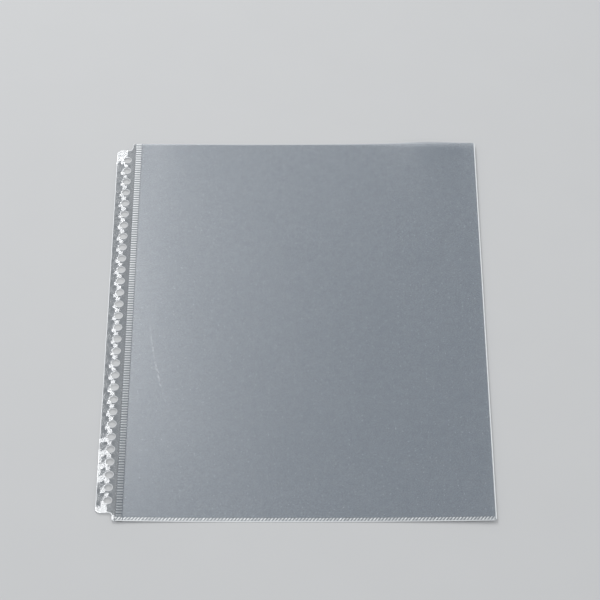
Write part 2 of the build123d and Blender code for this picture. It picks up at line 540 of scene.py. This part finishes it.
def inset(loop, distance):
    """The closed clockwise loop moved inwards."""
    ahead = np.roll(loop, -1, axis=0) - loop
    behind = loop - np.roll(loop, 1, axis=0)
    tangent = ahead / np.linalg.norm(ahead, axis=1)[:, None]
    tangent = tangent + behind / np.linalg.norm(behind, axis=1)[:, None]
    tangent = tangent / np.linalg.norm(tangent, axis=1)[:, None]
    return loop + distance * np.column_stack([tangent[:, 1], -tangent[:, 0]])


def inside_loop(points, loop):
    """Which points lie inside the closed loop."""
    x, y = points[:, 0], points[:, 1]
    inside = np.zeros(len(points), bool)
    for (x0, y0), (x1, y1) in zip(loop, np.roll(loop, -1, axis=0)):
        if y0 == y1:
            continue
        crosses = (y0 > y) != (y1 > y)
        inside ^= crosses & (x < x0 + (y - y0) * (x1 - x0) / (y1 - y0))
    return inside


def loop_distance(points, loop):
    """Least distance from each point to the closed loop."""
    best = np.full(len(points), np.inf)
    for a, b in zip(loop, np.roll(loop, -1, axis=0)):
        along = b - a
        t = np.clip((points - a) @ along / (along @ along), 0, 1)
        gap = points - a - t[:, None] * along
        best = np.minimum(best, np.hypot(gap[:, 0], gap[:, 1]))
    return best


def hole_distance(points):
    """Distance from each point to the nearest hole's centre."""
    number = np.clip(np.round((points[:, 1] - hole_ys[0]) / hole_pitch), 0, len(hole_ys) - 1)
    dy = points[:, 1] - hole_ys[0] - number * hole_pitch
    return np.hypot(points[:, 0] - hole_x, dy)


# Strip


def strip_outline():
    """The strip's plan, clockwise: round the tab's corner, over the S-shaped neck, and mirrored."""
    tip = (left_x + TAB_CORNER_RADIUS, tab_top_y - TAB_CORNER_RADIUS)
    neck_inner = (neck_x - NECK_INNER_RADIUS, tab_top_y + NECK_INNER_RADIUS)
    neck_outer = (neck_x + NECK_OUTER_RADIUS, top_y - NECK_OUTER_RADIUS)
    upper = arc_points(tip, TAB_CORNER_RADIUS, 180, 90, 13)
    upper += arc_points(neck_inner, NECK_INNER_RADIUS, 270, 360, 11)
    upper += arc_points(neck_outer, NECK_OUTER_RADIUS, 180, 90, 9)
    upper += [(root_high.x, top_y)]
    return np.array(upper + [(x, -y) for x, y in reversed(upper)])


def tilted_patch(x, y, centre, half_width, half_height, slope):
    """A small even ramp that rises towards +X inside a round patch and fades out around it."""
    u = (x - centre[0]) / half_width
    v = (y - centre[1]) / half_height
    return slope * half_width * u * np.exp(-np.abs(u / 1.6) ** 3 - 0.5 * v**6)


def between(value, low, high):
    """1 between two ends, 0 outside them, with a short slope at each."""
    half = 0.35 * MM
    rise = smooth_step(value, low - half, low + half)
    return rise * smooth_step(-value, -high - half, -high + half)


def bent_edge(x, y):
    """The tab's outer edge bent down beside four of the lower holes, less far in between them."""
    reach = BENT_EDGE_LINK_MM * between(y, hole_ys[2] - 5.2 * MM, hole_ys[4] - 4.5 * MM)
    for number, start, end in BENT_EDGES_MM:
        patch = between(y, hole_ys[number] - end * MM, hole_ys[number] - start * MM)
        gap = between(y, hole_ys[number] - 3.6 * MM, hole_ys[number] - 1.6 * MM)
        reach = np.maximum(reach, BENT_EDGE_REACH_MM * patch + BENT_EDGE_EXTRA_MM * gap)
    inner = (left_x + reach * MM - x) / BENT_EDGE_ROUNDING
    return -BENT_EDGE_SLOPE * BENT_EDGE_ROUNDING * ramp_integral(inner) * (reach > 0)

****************

**Given instruction**
Exactly repeat the lines running from the top of the listing to the line bearing "return loop +", both of those lines included, and only them.

**Complete answer**
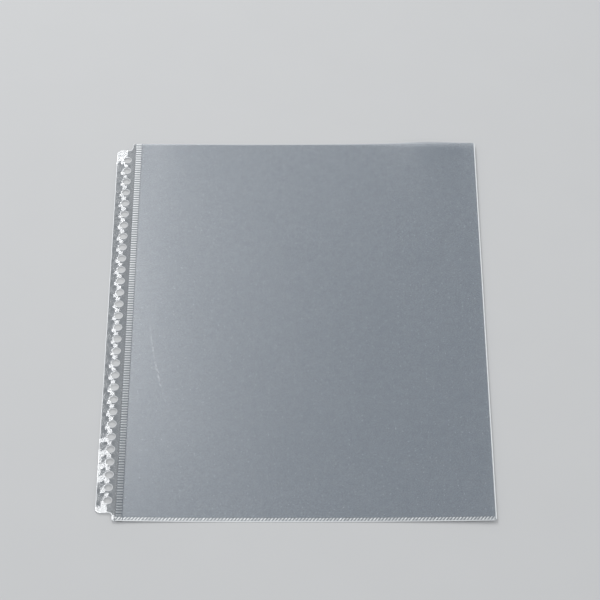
Write part 2 of the build123d and Blender code for this picture. It picks up at line 540 of scene.py. This part finishes it.
def inset(loop, distance):
    """The closed clockwise loop moved inwards."""
    ahead = np.roll(loop, -1, axis=0) - loop
    behind = loop - np.roll(loop, 1, axis=0)
    tangent = ahead / np.linalg.norm(ahead, axis=1)[:, None]
    tangent = tangent + behind / np.linalg.norm(behind, axis=1)[:, None]
    tangent = tangent / np.linalg.norm(tangent, axis=1)[:, None]
    return loop + distance * np.column_stack([tangent[:, 1], -tangent[:, 0]])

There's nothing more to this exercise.